In 1963, Madalyn Murray O'Hare was a party in the lawsuit that helped remove prayer from America's schools. Calling herself THE atheist, she reveled in her self-proclaimed status as "the most hated woman in America." By the late '60s she was a national celebrity, her several atheist organizations raking in money from the disaffected. By the '90s, however, elderly and in poor health, she and her two closest allies, her granddaughter Robin and her son Jon, were embroiled in lawsuits and tax difficulties. In August of 1995 the three of them disappeared. Over the next few weeks, they spoke with officials from their atheist organizations, desperately gathering money ($600,000 to be exact), and after September 30 they were never heard from again.

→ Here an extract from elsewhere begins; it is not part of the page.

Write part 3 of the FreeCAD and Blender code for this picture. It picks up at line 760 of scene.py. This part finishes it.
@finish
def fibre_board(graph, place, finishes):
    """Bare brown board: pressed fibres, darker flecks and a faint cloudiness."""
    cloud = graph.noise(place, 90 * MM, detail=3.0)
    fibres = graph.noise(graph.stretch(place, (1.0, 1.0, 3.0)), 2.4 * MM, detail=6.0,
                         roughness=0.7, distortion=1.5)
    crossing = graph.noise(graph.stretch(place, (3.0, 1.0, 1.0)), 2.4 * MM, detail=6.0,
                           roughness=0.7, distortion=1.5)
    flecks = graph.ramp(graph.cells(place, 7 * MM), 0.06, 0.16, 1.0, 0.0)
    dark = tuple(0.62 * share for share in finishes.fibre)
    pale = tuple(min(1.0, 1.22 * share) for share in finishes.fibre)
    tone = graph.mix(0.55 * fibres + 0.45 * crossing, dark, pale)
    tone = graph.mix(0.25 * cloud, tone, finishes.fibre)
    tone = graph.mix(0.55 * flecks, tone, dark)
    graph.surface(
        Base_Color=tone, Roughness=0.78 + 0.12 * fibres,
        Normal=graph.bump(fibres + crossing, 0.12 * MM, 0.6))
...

Set in a San Antonio motel room where the O'Hares are held captive by a disgruntled former employee, Beatrice Terry's imaginative and gripping Over A Barrel explores the last days of "the most hated woman in America." In imagining O'Hare's thoughts during that month of captivity, Terry examines both sides of a very thorny issue: religious belief vs. personal faith. That she comes up with no clear-cut answer is no surprise, but the points she makes are relevant, venomous, and dead-on accurate. Her Act One closing line sums it all up: in a hallucinatory conversation with the God she doesn't believe in, O'Hare is asked point-blank: "Without God, where would Madalyn Murray O'Hare be?" This point, and the fact that her own business dealings are as crooked as the church she so cheerfully denounces, propels the play into that rarified strata of political theatre that blames, provokes, and entertains all at once. If Over A Barrel does fall apart somewhat in its anticlimactic second half (it might work better as a full-length one-act), Terry's play nevertheless scores a bulls-eye where it counts the most: she forces her audience to think about faith and what it means to them, both individually and as members of the human race.

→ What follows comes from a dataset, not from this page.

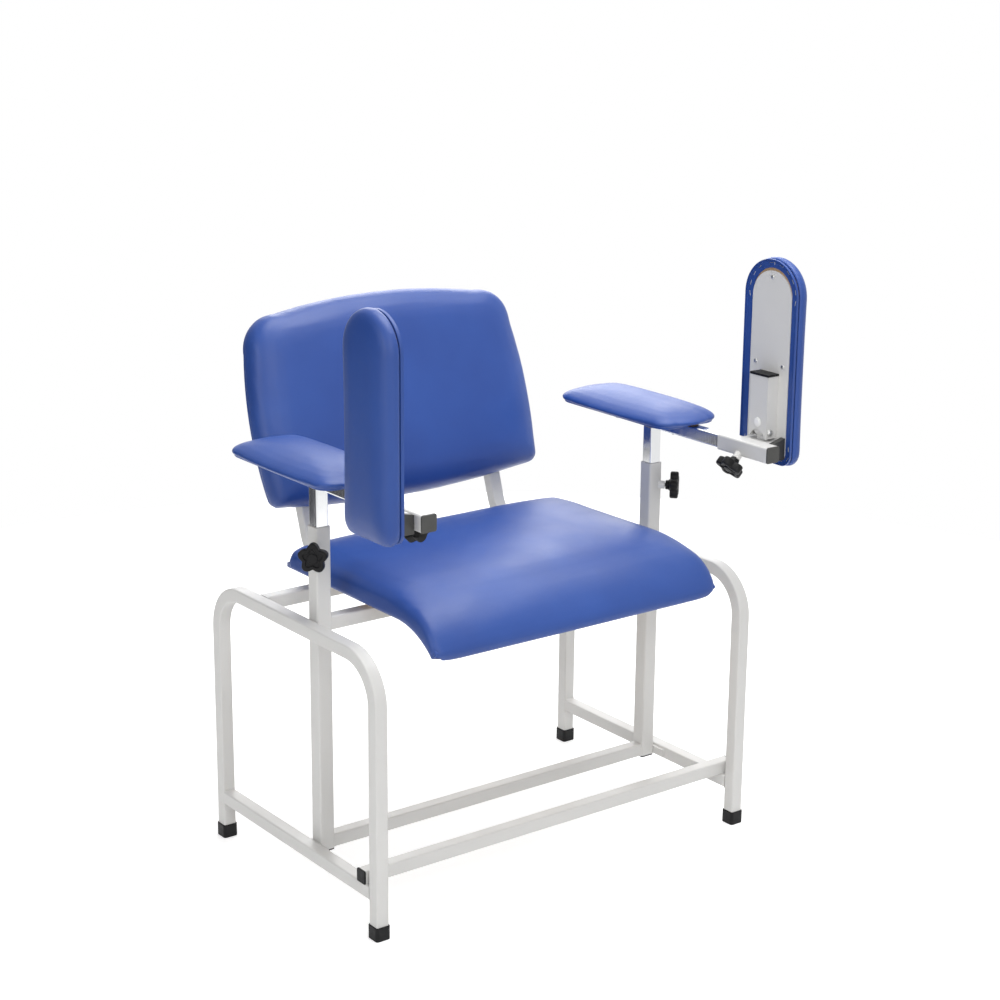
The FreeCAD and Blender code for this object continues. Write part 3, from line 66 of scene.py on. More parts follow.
# %% Place the camera
camera_data = bpy.data.cameras.new("photo_camera")
camera_data.lens = 76.715
camera_data.sensor_width = 36
camera = bpy.data.objects.new("photo_camera", camera_data)
heading = Matrix.Rotation(math.radians(-37.01), 4, "Z")
tilt = Matrix.Rotation(math.radians(90 - 15.78), 4, "X")
roll = Matrix.Rotation(math.radians(0.52), 4, "Z")
camera.matrix_world = Matrix.Translation((-2.2513, -3.0458, 1.7240)) @ heading @ tilt @ roll
scene.collection.objects.link(camera)
scene.camera = camera
print("camera stands at", [round(value, 2) for value in camera.matrix_world.translation], "metres")

# %% [markdown]
# ## Light and floor
#
# A product picture like this one is lit from a large soft box overhead. A second box behind
# the chair lays the pale sheen on the tops of the cushions, and two weaker fills, from the
# front left and from the left, open the shadows. The world behind is white for the camera.
# Chrome needs something dark to mirror or it looks like plaster, so for reflections the
# world turns dark low down behind the chair's left side.

# %% Soft lights
scene.view_settings.view_transform = "Standard"


def soft_light(name, place, target, size, power):
    """A square lamp that shines from its place towards a target."""
    lamp = bpy.data.lights.new(name, "AREA")
    lamp.shape = "SQUARE"
    lamp.size = size
    lamp.energy = power
    holder = bpy.data.objects.new(name, lamp)
    turn = (Vector(target) - Vector(place)).to_track_quat("-Z", "Y")
    holder.matrix_world = Matrix.Translation(place) @ turn.to_matrix().to_4x4()
    holder.visible_camera = False
    scene.collection.objects.link(holder)


soft_light("overhead_box", (0.5, -0.3, 3.2), (0, 0, 0.5), 2.2, 78)
soft_light("rear_box", (1.8, 2.4, 2.2), (0, 0, 0.7), 2.0, 40)
soft_light("front_left_fill", (-1.4, -3.9, 2.2), (0, 0, 0.6), 1.6, 46)
soft_light("left_fill", (-3.6, -1.0, 1.6), (0, 0, 0.6), 1.6, 27)
print("4 soft lights")

# %% Helpers that add shader nodes


def shade(tree, kind, inputs=None, **properties):
    """Add a node, set its properties, and set or link its inputs."""
    made = tree.nodes.new("ShaderNode" + kind)
    for name, value in properties.items():
        setattr(made, name, value)
    for key, value in (inputs or {}).items():
        socket = made.inputs[key]
        if isinstance(value, bpy.types.NodeSocket):
            tree.links.new(value, socket)
        else:
            socket.default_value = value
    return made


def math_node(tree, operation, first, second):
    return shade(tree, "Math", {0: first, 1: second}, operation=operation).outputs[0]


def two_tone(tree, factor, first, second, **how):
    """Mix two colours, each a socket or its red, green and blue."""
    colours = [tone if isinstance(tone, bpy.types.NodeSocket) else (*tone, 1) for tone in (first, second)]
    inputs = {0: factor, 6: colours[0], 7: colours[1]}
    return shade(tree, "Mix", inputs, data_type="RGBA", **how).outputs[2]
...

As director of her own work, Terry was no less successful. The production moved at an electrically charged pace, helped enormously by the terrific cast she assembled. It was truly an ensemble effort, and all deserved kudos for their contributions: Jonas Abry, Stephen Bel Davies, Matthew Bray, Todd Butera, Scott Drummond, David Heckel, Gretchen Michelfeld, and Kelly Murphy all gave performances of explosive energy and chilling depth, particularly Abry, Michelfeld, and Murphy as the dysfunctional O'Hares and Bray as their vicious chief tormentor.
Robert Redmond's evocation of a cheap residential hotel room was nearly perfect, marred only by a badly painted backdrop seen through the room's single window. Abby Smith's costumes and Michael Abram's lighting were unobtrusive, doing their jobs well but without undue flash.
Over A Barrel doesn't always work, but when it does, it packs quite a wallop. It should be seen by anyone interested in hearing the nascent voice of a playwright who has her finger on the pulse of this crazy, wonderful, fucked-up country.